The first release of OpenSSL alternative LibreSSL is out, and already a researcher says he has found a "catastrophic failure" in the version for Linux.

The problem resides in the pseudo random number generator (PRNG) that LibreSSL relies on to create keys that can't be guessed even when an attacker uses extremely fast computers. When done correctly, the pool of numbers supplied is so vast that the numbers will almost never be repeated in subsequent requests, and there should be no way for adversaries to accurately predict which numbers are more likely than others to be chosen. Generators that don't produce an extremely large pool of truly random numbers can undermine an otherwise robust encryption scheme.
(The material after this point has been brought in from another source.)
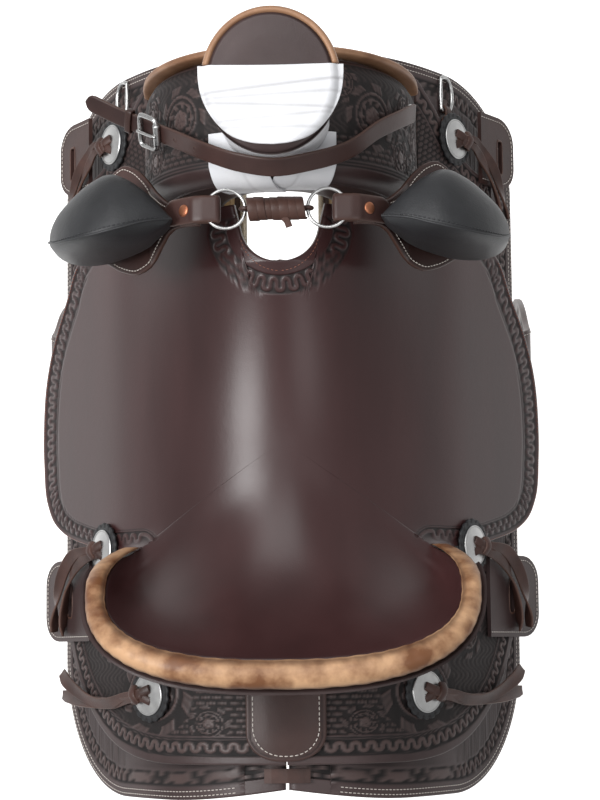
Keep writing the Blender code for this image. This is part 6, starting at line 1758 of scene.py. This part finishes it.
for side, word in sides:
    sheets = []
    for sign in (1.0, -1.0):
        worked = height * bodyMask - burnish * 0.0018 - 0.0004 * seamLine
        lift = sign * fender["thick"] / 2 + (worked if sign > 0 else 0.0)
        x = spots[:, :1] + lift * np.sin(heading)[:, None]
        z = spots[:, 1:] + lift * np.cos(heading)[:, None]
        x, z = np.broadcast_to(x, a.shape), np.broadcast_to(z, a.shape)
        sheets.append(joined(side * x, fender["pivotY"] + a, z))
    top, bottom, seam, worn = mirrored(side, *sheets, np.maximum(cut * bodyMask, seamLine),
                                       np.clip(rim * bodyMask + burnish * 0.6, 0.0, 1.0))
    shell(f"fender{word}", top, bottom, "smooth", {"cut": seam, "rim": worn}, skip=3, body=f"fender_{word.lower()}",
          node=f"fender_{word.lower()}")
    for sign, label in ((1.0, "Front"), (-1.0, "Rear")):
        keep = (runs > 0.01) & (runs < runs[-1] - curl * fender["curl"])
        inset = half[keep] - 0.0042
        n = fender["thick"] / 2 + 0.0002
        stitches = joined(side * (spots[keep, 0] + n * np.sin(heading[keep])), fender["pivotY"] + sign * inset,
                          spots[keep, 1] + n * np.cos(heading[keep]))
        out = joined(side * np.sin(heading[keep]), 0.0, np.cos(heading[keep]))
        stitchRow(f"fenderStitch{label}{word}", stitches, out, pitch=0.005, length=0.0034,
                  body=f"fender_{word.lower()}")
    # the hobble strap that gathers the leather over the stirrup
    turn = fullTurn(90)
    near = nearest(runs, fender["hobble"])
    at = np.array([side * spots[near, 0], fender["pivotY"], spots[near, 1]])
    halfThick, halfWide = fender["hobbleHalf"]
    path = at + joined(side * halfThick * powered(np.sin(turn), 0.5), halfWide * powered(np.cos(turn), 0.25), 0.0)
    out = unit(path - at)
    carried(f"hobbleStrap{word}", path, strapSection(*fender["hobbleBand"]), [0.0, 0.0, 1.0], out,
            "smooth", closed=True, marks={"rim": 0.2}, body=f"fender_{word.lower()}")
print("fenders ready")


# Nodes that keep their frame mesh
kept = {
    "tree_bar_left": "rawhide", "tree_bar_right": "rawhide", "tree_cantle": "rawhide", "tree_fork": "rawhide",
    "ground_seat": "smooth", "link_core": "string", "stirrup_left": "rawhide", "stirrup_right": "rawhide",
    "front_keeper_left": "smooth", "front_keeper_right": "smooth", "rear_keeper_left": "tooled",
    "rear_keeper_right": "tooled", "skirt_tie": "string",
}
for name, finish in kept.items():
    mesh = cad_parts[name].data
    mesh.materials.clear()
    mesh.materials.append(finishes[finish])
print("kept nodes ready")


# Light, floor and finish
studio = {
    "floorZ": -0.725, "floorHalf": 3.0, "world": 0.46, "glow": 0.75, "glowReach": (0.85, 1.4),
    "lamps": (((-0.25, 1.0, 1.9), (0.0, 0.05, 0.0), 1.4, 17.0), ((0.9, -0.6, 1.9), (0.0, -0.1, 0.0), 0.9, 5.0),
              ((-1.5, -0.05, 2.0), (-0.05, -0.06, 0.0), 1.0, 44.0)),
}
world = bpy.data.worlds.new("studioWorld")
world.use_nodes = True
world.node_tree.nodes["Background"].inputs["Color"].default_value = (1.0, 1.0, 1.0, 1.0)
world.node_tree.nodes["Background"].inputs["Strength"].default_value = studio["world"]
bpy.context.scene.world = world
for k, (place, target, size, power) in enumerate(studio["lamps"]):
    lamp = bpy.data.lights.new(f"softbox{k}", "AREA")
    lamp.shape, lamp.size, lamp.energy = "SQUARE", size, power
    item = bpy.data.objects.new(f"softbox{k}", lamp)
    aim(item, place, target, (0.0, 1.0, 0.02))
book = MaterialBook("floorFinish", Roughness=0.9)
book.feed("Base Color", book.mixed(book.noise(3.0), (0.9, 0.9, 0.9), (0.94, 0.94, 0.94)))
# the floor glows only below the saddle, so its sides don't mirror it
away = book.node("ShaderNodeVectorMath", {"operation": "LENGTH"}, {0: book.place()}, output=1)
near, far = studio["glowReach"]
fade = (away * (1.0 / (far - near)) - near / (far - near)).clip(0.0, 1.0)
book.feed("Emission Color", book.mixed(fade, (1.0, 1.0, 1.0), (0.0, 0.0, 0.0)))
book.shader.inputs["Emission Strength"].default_value = studio["glow"]
half = studio["floorHalf"]
mesh = bpy.data.meshes.new("floor")
mesh.from_pydata([(-half, -half, studio["floorZ"]), (half, -half, studio["floorZ"]), (half, half, studio["floorZ"]),
                  (-half, half, studio["floorZ"])], [], [(0, 1, 2, 3)])
mesh.materials.append(book.material)
floor = bpy.data.objects.new("floor", mesh)
bpy.context.scene.collection.objects.link(floor)
bpy.context.scene.view_settings.view_transform = "Standard"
The Dual EC_DRBG influenced by the National Security Agency and used by default in RSA's BSAFE toolkit, for instance, is reportedly so predictable that it can undermine the security of applications that rely on it.

Edge cases

A security researcher has warned that there are cases where the LibreSSL PRNG will produce identical output two or more times when running on Linux systems, something he called a "catastrophic failure." The same data can be returned when an application process is cloned—or "forked," in computing parlance—something that can happen when an operating system repeats a similar task over and over, like each time a Web server opens a new connection, for example. In most cases, LibreSSL will detect that a process has been forked because its identifier, known as a PID, will differ. In those cases, LibreSSL will automatically reseed the random numbers to ensure they're unique to the new process.